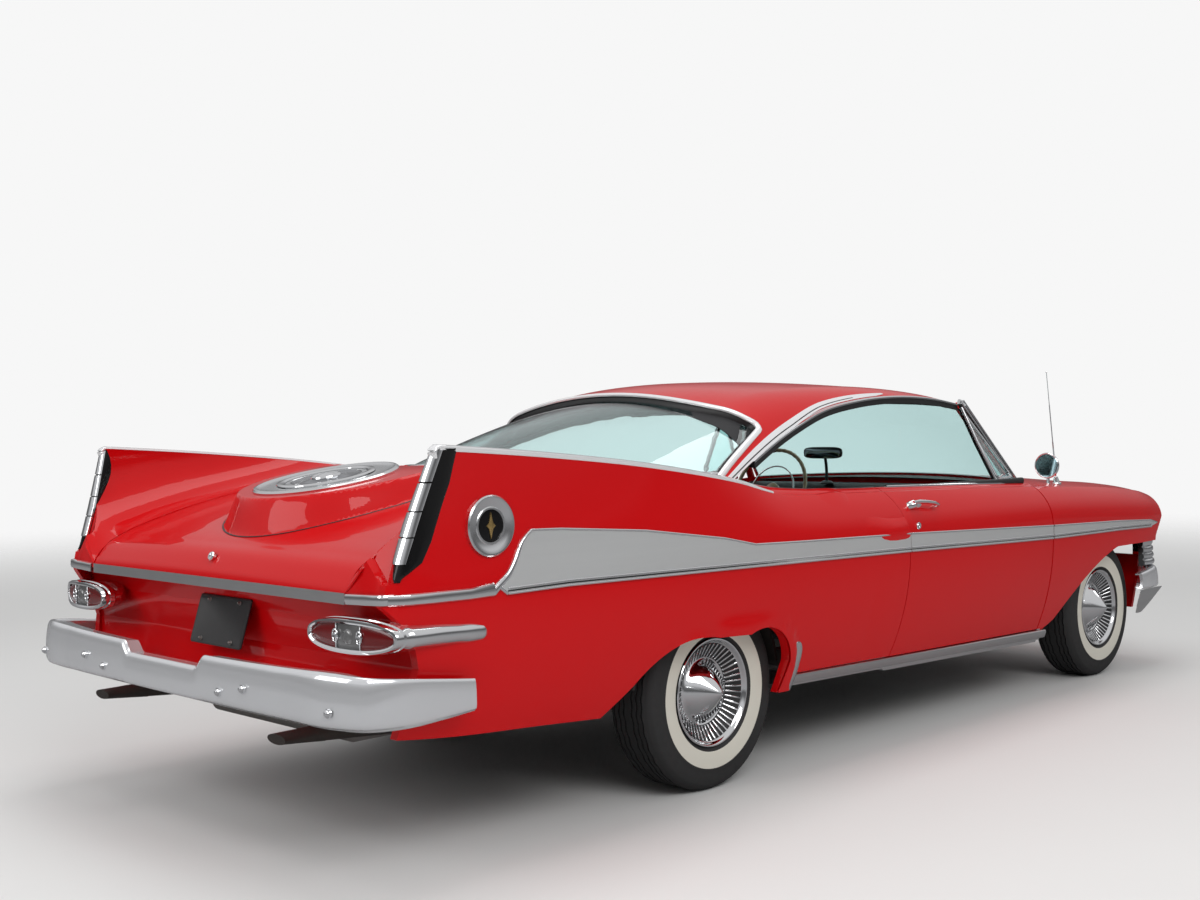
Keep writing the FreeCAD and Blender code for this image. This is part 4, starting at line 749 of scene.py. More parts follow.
def quarter_poly():
    arch = flat_path([(-1646, 354), (-1533, 442), (-1350, 549, -1147, 555), (-975, 546),
                      (-800, 535, -712, 420),
                      (-729, 306)])
    tail = TAIL
    lower = end_edge(QUARTER, tail, np.array([0.0]))[0]
    hem = np.stack([np.linspace(lower, -1649, 60), np.zeros(60)], 1)
    guard = np.stack([np.linspace(-728, -661, 5), np.zeros(5)], 1)
    sill = outline_on(QUARTER, flat_path([(-660, sill_line(-660)), (-24, sill_line(-24))]))
    bottom = np.vstack([hem, outline_on(QUARTER, arch), guard, sill])
    front = edge_on(QUARTER, door_edge(False, SHUT), sill[-1, 1])
    return panel_poly(bottom, front, edge_on(QUARTER, tail, 0.0, count=140, foot=True)[1:])


for side, mirror in (("left", False), ("right", True)):
    for label, table, poly, body, wall in (("door", DOOR, door_poly(), "door_" + side, 3.0),
                                           ("fender", FENDER, fender_poly(), "car_body", 3.0),
                                           ("quarter", QUARTER, quarter_poly(), "car_body", 3.0)):
        trimmed(label + "_skin_" + side, side_surface(table), poly, np.array([1.0, 150.0]), body, PAINT, wall,
                mirror=mirror, rows=CREASES, flip=True, proud=1.0,
                step=12.0 if label == "quarter" else 16.0)


def crown_point(table, x, t):
    """A crowned panel at x, for t from -1 at the right edge to 1 at the left."""
    x, t = np.broadcast_arrays(np.atleast_1d(x).astype(float), np.atleast_1d(t).astype(float))
    r = smooth_rows(table, x)
    left, right = np.stack([r[:, 1], r[:, 2]], 1), np.stack([-r[:, 1], r[:, 2]], 1)
    top = np.stack([np.zeros(len(x)), r[:, 0]], 1)
    yz = arc_points(right, top, left, (t + 1) / 2)
    return np.stack([x, yz[:, 0], yz[:, 1]], 1)


def roof_point(x, t):
    """The roof at x, for t from -2 at the right drip rail by -1 and 1 at the shoulders to 2 at the left one."""
    x, t = np.broadcast_arrays(np.atleast_1d(x).astype(float), np.atleast_1d(t).astype(float))
    r = smooth_rows(ROOF, x)
    crown, sy, sz, ey, ez = (r[:, k] for k in range(5))
    my, mz = (sy + ey) / 2 + 10, (sz + ez) / 2 + 0.12 * (sz - ez) + 4
    top = arc_points(np.stack([-sy, sz], 1), np.stack([0 * sy, crown], 1), np.stack([sy, sz], 1),
                     (np.clip(t, -1, 1) + 1) / 2)
    flank = arc_points(np.stack([sy, sz], 1), np.stack([my, mz], 1), np.stack([ey, ez], 1),
                       np.clip(np.abs(t) - 1, 0, 1))
    flank[:, 0] *= np.sign(t)
    yz = np.where((np.abs(t) <= 1)[:, None], top, flank)
    return np.stack([x, yz[:, 0], yz[:, 1]], 1)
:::
Problem to work on -
Reproduce the entire listing word for word.

Correct response -
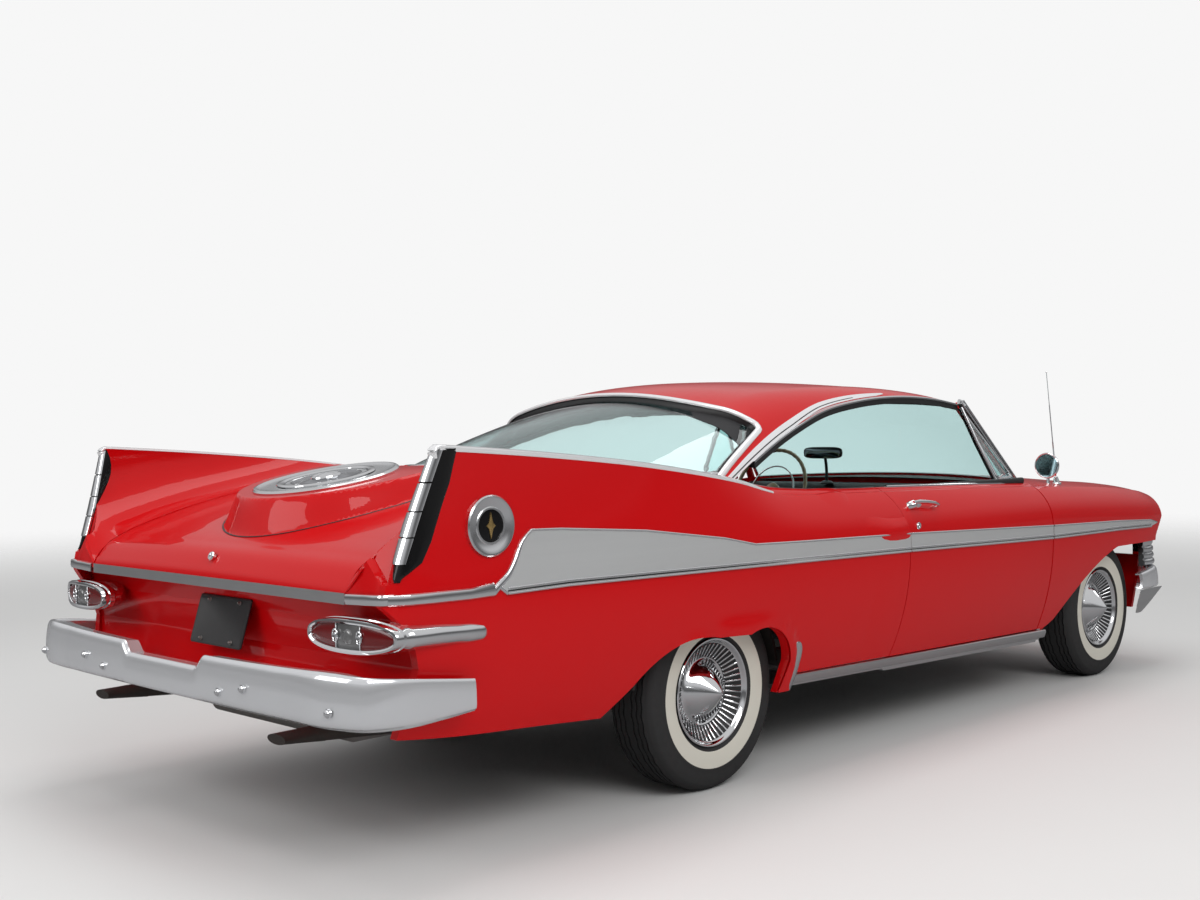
Keep writing the FreeCAD and Blender code for this image. This is part 4, starting at line 749 of scene.py. More parts follow.
def quarter_poly():
    arch = flat_path([(-1646, 354), (-1533, 442), (-1350, 549, -1147, 555), (-975, 546),
                      (-800, 535, -712, 420),
                      (-729, 306)])
    tail = TAIL
    lower = end_edge(QUARTER, tail, np.array([0.0]))[0]
    hem = np.stack([np.linspace(lower, -1649, 60), np.zeros(60)], 1)
    guard = np.stack([np.linspace(-728, -661, 5), np.zeros(5)], 1)
    sill = outline_on(QUARTER, flat_path([(-660, sill_line(-660)), (-24, sill_line(-24))]))
    bottom = np.vstack([hem, outline_on(QUARTER, arch), guard, sill])
    front = edge_on(QUARTER, door_edge(False, SHUT), sill[-1, 1])
    return panel_poly(bottom, front, edge_on(QUARTER, tail, 0.0, count=140, foot=True)[1:])


for side, mirror in (("left", False), ("right", True)):
    for label, table, poly, body, wall in (("door", DOOR, door_poly(), "door_" + side, 3.0),
                                           ("fender", FENDER, fender_poly(), "car_body", 3.0),
                                           ("quarter", QUARTER, quarter_poly(), "car_body", 3.0)):
        trimmed(label + "_skin_" + side, side_surface(table), poly, np.array([1.0, 150.0]), body, PAINT, wall,
                mirror=mirror, rows=CREASES, flip=True, proud=1.0,
                step=12.0 if label == "quarter" else 16.0)


def crown_point(table, x, t):
    """A crowned panel at x, for t from -1 at the right edge to 1 at the left."""
    x, t = np.broadcast_arrays(np.atleast_1d(x).astype(float), np.atleast_1d(t).astype(float))
    r = smooth_rows(table, x)
    left, right = np.stack([r[:, 1], r[:, 2]], 1), np.stack([-r[:, 1], r[:, 2]], 1)
    top = np.stack([np.zeros(len(x)), r[:, 0]], 1)
    yz = arc_points(right, top, left, (t + 1) / 2)
    return np.stack([x, yz[:, 0], yz[:, 1]], 1)


def roof_point(x, t):
    """The roof at x, for t from -2 at the right drip rail by -1 and 1 at the shoulders to 2 at the left one."""
    x, t = np.broadcast_arrays(np.atleast_1d(x).astype(float), np.atleast_1d(t).astype(float))
    r = smooth_rows(ROOF, x)
    crown, sy, sz, ey, ez = (r[:, k] for k in range(5))
    my, mz = (sy + ey) / 2 + 10, (sz + ez) / 2 + 0.12 * (sz - ez) + 4
    top = arc_points(np.stack([-sy, sz], 1), np.stack([0 * sy, crown], 1), np.stack([sy, sz], 1),
                     (np.clip(t, -1, 1) + 1) / 2)
    flank = arc_points(np.stack([sy, sz], 1), np.stack([my, mz], 1), np.stack([ey, ez], 1),
                       np.clip(np.abs(t) - 1, 0, 1))
    flank[:, 0] *= np.sign(t)
    yz = np.where((np.abs(t) <= 1)[:, None], top, flank)
    return np.stack([x, yz[:, 0], yz[:, 1]], 1)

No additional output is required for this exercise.